Aggression / Violence

“The punching bag is there for a reason. I have a history of destroying works—works that aren’t successful, works that I don’t like; it’s an emotional thing. Then I recycle those materials that I destroyed into the next works. However, in an attempt to stop that kind of behavior, that’s where the bag comes in very handy. But on the flip side of that, as much as the work can look destructive, it’s actually very particular: every mark you see in the work is placed there. For example, the glass wasn’t broken by punching it; it’s broken in a very specific way and then reassembled.”

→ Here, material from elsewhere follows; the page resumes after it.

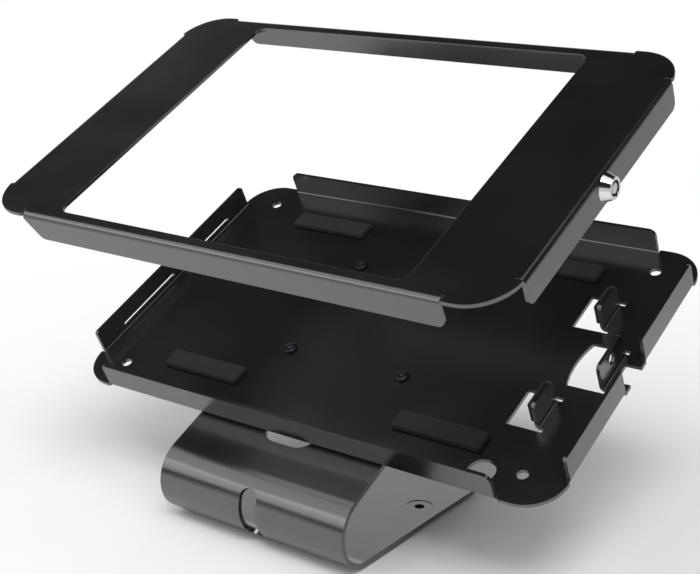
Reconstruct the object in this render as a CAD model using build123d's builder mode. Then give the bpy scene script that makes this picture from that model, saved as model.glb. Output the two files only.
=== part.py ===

Mirrors and Reflective Materials

“I really like the idea of the work not necessarily being a static object, and the idea that when a viewer is looking at the work they can have a semi-cinematic experience, so as they move around the work, the work’s flickering, changing. It also brings the architecture of the space into the room; wherever you place the work, it’s different than where it was before. And then the viewer has a little bit of a struggle between seeing the reflective world, seeing themselves, and actually getting into the detail of the work. I feel like maybe it pushes people away, but sometimes it brings them in a little bit closer; maybe they look a little bit longer.”

The Recurring ‘X’

“It has a lot of meanings, both strong and soft. I started using the ‘X’ when I started using mirrors and reflective materials. I wanted something that would push away while simultaneously the mirror was bringing things into the work. Eventually I exhausted that composition; it’s pretty limited. So the ‘X’ dissolved into other compositional devices, like the stretcher bars. So right now these compositions are generally based on the angles of the frames. So when I exhaust compositional choices, I’ll take a work that I really like, and I’ll try and replicate it. Instead of just stepping back from it, I want to continue that process of working, so I’ll make ‘copies.’ I’ve been doing them since around 2005, just as a way to keep working through things and to keep things perpetually moving.”